Acque agitate nel Pd, sotto la superficie della “pax schleiniana” dovuta alla sua abilità nel mettere d’accordo il gruppo dirigente ma forse di più all’attesa delle liste delle europee: l’eventualità della corsa della segretaria agita gli aspiranti capolista, ma in primis lei, indecisa sul da farsi.

L’area riformista è irritata per le parole gelide, martedì sera su La7, sulla ventilata candidatura di Mario Draghi a presidente della Commissione europea, eventualità rimbalzata dalla Francia in un retroscena di Repubblica, con intenzioni non amichevoli nei confronti di Giorgia Meloni. Per Schlein non sarà lui lo Spitzenkandidat di S&D: «Il Pd fa parte del Partito socialista europeo, sceglieremo il candidato alla presidenza delle Commissione tutti insieme: Draghi non mi sembra appartenga alla famiglia socialista».

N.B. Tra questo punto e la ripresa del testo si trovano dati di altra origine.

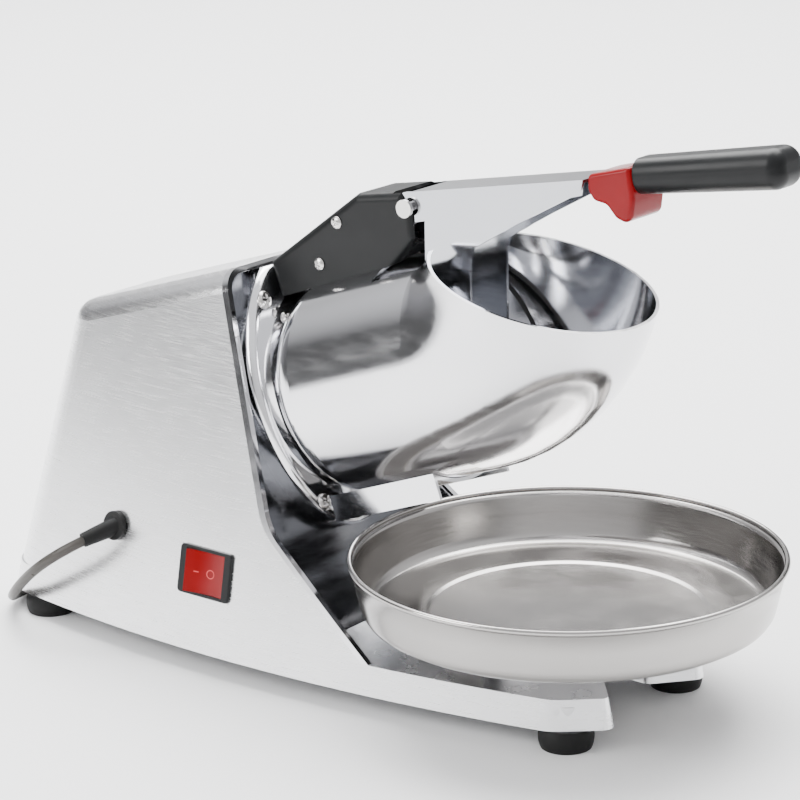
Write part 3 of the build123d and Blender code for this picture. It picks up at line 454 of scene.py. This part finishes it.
def screw_set(name, node, places, radius, height):
    """Every screw of one set, given as places and directions, as one piece that stands for its CAD node."""

    def fill(form):
        for index, (place, axis) in enumerate(places):
            screw_head(form, place, axis, radius, height, 0.5 + 0.9 * index)

    piece = mesh_piece(name, "frame", fill, screw_steel)
    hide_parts(node)


def head_point(across, rise, level):
    """A point given across, up and along the tilted head, in millimetres."""
    return HEAD_ORIGIN + Vector((0, 1, 0)) * across * MM + HEAD_UP * rise * MM + HEAD_AXIS * level * MM


screw_set(
    "head_screws",
    "head_plate_screws",
    [
        (head_point(side * across, rise, -113), HEAD_AXIS)
        for side in (-1, 1)
        for across, rise in ((29.5, 61), (30, -57.5))
    ],
    5 * MM,
    2.5 * MM,
)
screw_set(
    "flange_screws",
    "hopper_flange_screws",
    [
        (head_point(side * across, rise, -106), HEAD_AXIS)
        for side in (-1, 1)
        for across, rise in ((24, 48), (23, -44))
    ],
    3.5 * MM,
    2 * MM,
)

screw_set(
    "cover_screws",
    "hinge_cover_screws",
    [
        (mm(along, side * 20, height), Vector((0, side, 0)))
        for side in (-1, 1)
        for along, height in ((-25, 254), (-38, 229))
    ],
    3.5 * MM,
    1.8 * MM,
)

# ---------------------------------------------------------------- collar
COLLAR_SIDE = (
    (137.3, 299),
    (137.3, 291),
    (141, 285.5),
    (149, 284.5),
    (155, 278),
    (161, 276),
    (165, 279),
    (166, 289),
    (163, 306),
    (160, 305),
)


def collar_form(form):
    """The moulded collar between the lever's sheet and the grip."""
    prism(form, [(along * MM, height * MM) for along, height in COLLAR_SIDE], 15 * MM)


collar = mesh_piece("moulded_collar", "lever", collar_form, red_plastic)
rounded(collar, 3.2 * MM, 5, 20)
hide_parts("lever_collar")

# ---------------------------------------------------------------- rocker marks
ROCKER_OUT = Vector((-0.0201, -0.9804, 0.1959)).normalized()
ROCKER_UP = Vector((0.003954, 0.195906, 0.980615))
ROCKER_SIDE = ROCKER_UP.cross(ROCKER_OUT).normalized()
ROCKER_MIDDLE = mm(-76.9, -79.8, 57)
MARK_ASIDE = 4.5
MARK_CLEAR = 6
RING_STEPS = 48
RING_INNER = 2.0
RING_OUTER = 2.6


def rocker_marks(form):
    """A flat ring and dash, which the wrap then lays on the rocker's curved face."""
    for step in range(RING_STEPS):
        corners = []
        following = step + 1
        for radius, angle in (
            (RING_INNER, step),
            (RING_INNER, following),
            (RING_OUTER, following),
            (RING_OUTER, step),
        ):
            turn = 2 * math.pi * angle / RING_STEPS
            spot = ROCKER_SIDE * radius * math.cos(turn) + ROCKER_UP * radius * math.sin(turn)
            place = spot + ROCKER_SIDE * MARK_ASIDE + ROCKER_OUT * MARK_CLEAR
            corners.append(form.verts.new(ROCKER_MIDDLE + place * MM))
        form.faces.new(corners)
    dash = []
    for across, rise in ((-1.6, -0.35), (1.6, -0.35), (1.6, 0.35), (-1.6, 0.35)):
        spot = ROCKER_SIDE * (across - MARK_ASIDE) + ROCKER_UP * rise
        dash.append(form.verts.new(ROCKER_MIDDLE + (spot + ROCKER_OUT * MARK_CLEAR) * MM))
    form.faces.new(dash)
    bmesh.ops.remove_doubles(form, verts=form.verts, dist=1e-6)


marks = mesh_piece("rocker_marks", "rocker", rocker_marks, mark_red)
wrap = marks.modifiers.new("wrap", "SHRINKWRAP")
wrap.target = frame["nodes"]["rocker"]
wrap.wrap_method = "NEAREST_SURFACEPOINT"
wrap.wrap_mode = "ABOVE_SURFACE"
wrap.offset = 0.00012

# ---------------------------------------------------------------- stage
def plane_object(name, size, place, facing, made):
    """A flat card that isn't part of the object."""
    mesh = bpy.data.meshes.new(name)
    form = bmesh.new()
    bmesh.ops.create_grid(form, x_segments=1, y_segments=1, size=0.5)
    bmesh.ops.scale(form, vec=(size[0], size[1], 1), verts=form.verts)
    form.to_mesh(mesh)
    form.free()
    mesh.materials.append(made)
    card = bpy.data.objects.new(name, mesh)
    bpy.context.scene.collection.objects.link(card)
    card.location = place
    card.rotation_euler = Vector(facing).to_track_quat("Z", "Y").to_euler()
    return card


floor_paint = material("floor_paint", (0.93, 0.93, 0.93), 0.0, 0.6)
plane_object("floor", (12, 12), (0, 0, 0), (0, 0, 1), floor_paint)


def area_light(name, size, place, target, power):
    """A soft rectangular lamp aimed at a point."""
    data = bpy.data.lights.new(name, "AREA")
    data.shape = "RECTANGLE"
    data.size = size[0]
    data.size_y = size[1]
    data.energy = power
    lamp = bpy.data.objects.new(name, data)
    bpy.context.scene.collection.objects.link(lamp)
    lamp.location = place
    direction = Vector(target) - Vector(place)
    lamp.rotation_euler = direction.to_track_quat("-Z", "Y").to_euler()
    return lamp


area_light("key", (1.4, 1.4), (-1.2, -2.0, 1.3), (0, 0, 0.15), 60)
area_light("top", (2.4, 1.6), (-0.2, 0.6, 2.2), (0, 0, 0.1), 60)
area_light("floor_fill", (3.0, 3.0), (-1.2, 1.6, 2.6), (-1.0, 1.3, 0), 260)


def studio_world():
    """Bright studio walls with darker stretches that the polished metal mirrors."""
    world = bpy.data.worlds.new("world")
    world.use_nodes = True
    nodes, links = world.node_tree.nodes, world.node_tree.links
    place = nodes.new("ShaderNodeTexCoord")
    around = nodes.new("ShaderNodeTexGradient")
    around.gradient_type = "RADIAL"
    walls = nodes.new("ShaderNodeValToRGB")
    first, last = walls.color_ramp.elements
    first.position, first.color = 0.0, (0.35, 0.35, 0.37, 1)
    last.position, last.color = 1.0, (0.35, 0.35, 0.37, 1)
    for where, tone in (
        (0.06, 0.12),
        (0.20, 0.10),
        (0.25, 0.9),
        (0.42, 1.0),
        (0.47, 0.5),
        (0.56, 0.9),
        (0.68, 1.0),
        (0.73, 0.35),
        (0.77, 0.15),
        (0.82, 0.2),
        (0.86, 1.0),
        (0.93, 0.9),
        (0.96, 0.4),
    ):
        stop = walls.color_ramp.elements.new(where)
        stop.color = (tone, tone, tone * 1.02, 1)
    links.new(place.outputs["Generated"], around.inputs["Vector"])
    links.new(around.outputs["Fac"], walls.inputs["Fac"])
    split = nodes.new("ShaderNodeSeparateXYZ")
    links.new(place.outputs["Generated"], split.inputs["Vector"])
    lift = nodes.new("ShaderNodeMapRange")
    lift.inputs["From Min"].default_value = 0.35
    lift.inputs["From Max"].default_value = 0.6
    links.new(split.outputs["Z"], lift.inputs["Value"])
    mix = nodes.new("ShaderNodeMix")
    mix.data_type = "RGBA"
    mix.inputs[7].default_value = (1.2, 1.21, 1.24, 1)
    links.new(lift.outputs["Result"], mix.inputs[0])
    links.new(walls.outputs["Color"], mix.inputs[6])
    links.new(mix.outputs[2], nodes["Background"].inputs["Color"])
    nodes["Background"].inputs["Strength"].default_value = 1.0
    bpy.context.scene.world = world


studio_world()
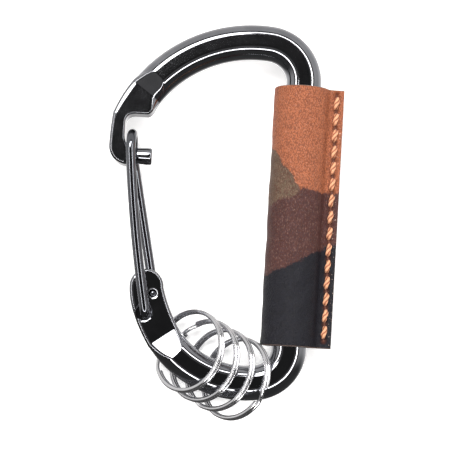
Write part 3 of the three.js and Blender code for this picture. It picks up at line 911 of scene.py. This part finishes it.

Draghi non è della famiglia socialista. Ma il contesto in cui arrivano queste parole ha il suo peso: poche ore prima alla Camera, la premier, «in trance agonistica contro l’opposizione» (ammissione di uno dei suoi) aveva perso le staffe e lasciato emergere il suo fastidio per l’ipotesi francese: «Per alcuni la politica estera è stata farsi foto con Francia e Germania quando non si portava a casa niente. L’Europa non è a tre ma a 27, bisogna parlare con tutti: io parlo con Germania, Francia e pure con l’Ungheria, questo è fare bene il mio mestiere».

L’allusione è alla foto dell’ex banchiere con Macron e Scholz sul treno per Kiev, nel giugno 2022. Ma Draghi è stimato nell’Europa dei fondatori, e quella di Meloni è una gaffe di livello continentale. Infatti i meloniani tentano subito di metterci una pezza spiegando che ce l’aveva con il Pd e non con l’«illustre predecessore».

Mercoledì Matteo Renzi ha sfottuto la premier: «Attacca Draghi sul tema dell’autorevolezza internazionale e della politica estera. Ci vuole una notevole faccia di bronzo». Ma da Iv non passa inosservata neanche la dichiarazione di Schlein: «La sufficienza con cui la segretaria ha giudicato il possibile ruolo di Draghi è pari alla boria della premier. Non si rendono conto che parlano di uno degli italiani più stimati al mondo».

Il fronte democratico

Dal Pd, lato “draghiani”, filtrano sbuffi di fastidio, del tipo «lasciamo perdere». Non da tutti, però. Per Alessandro Alfieri, riformista e membro della segreteria, «in questa fase è prematuro parlare di incarichi. Ma è indubbio che Draghi sia una delle figure più autorevoli sul piano internazionale. E sono certo che potrà dare ancora una mano al processo di integrazione europea, e in prospettiva al sogno degli Stati uniti d’Europa».

Più esplicita la vicepresidente dell’europarlamento Pina Picierno: «Il contributo al processo di integrazione europeo di Draghi è stato il più prezioso che possa vantare il Paese. Non è un caso che Meloni l’abbia citato con toni scomposti: lei crede che quel contributo vada interrotto, vuole un’Europa delle piccole patrie».

La conclusione va in direzione diversa da quella di Schlein: «Credo che la prossima sia proprio la legislatura del “whatever it takes”. E che una futura presenza di Draghi ai vertici delle istituzioni europee sia non solo preziosa, ma auspicabile».

Che la bocciatura da parte di Schlein sia stata politicamente poco meditata lo dimostra il ragionamento di un europarlamentare insospettabile di draghismo come Massimiliano Smeriglio, indipendente di sinistra: «Le famiglie europee avranno i loro candidati di bandiera.

Ma i giochi si faranno in parlamento, come è stato per Ursula von der Leyen, del Ppe, che infatti abbiamo sostenuto. Se la situazione sarà simile al 2019, e cioè vi sarà la ricerca di un nome super partes di tenuta democratica, Draghi, che è a tutti gli effetti una riserva eccellente delle istituzioni europee, sarebbe un bel nome italiano».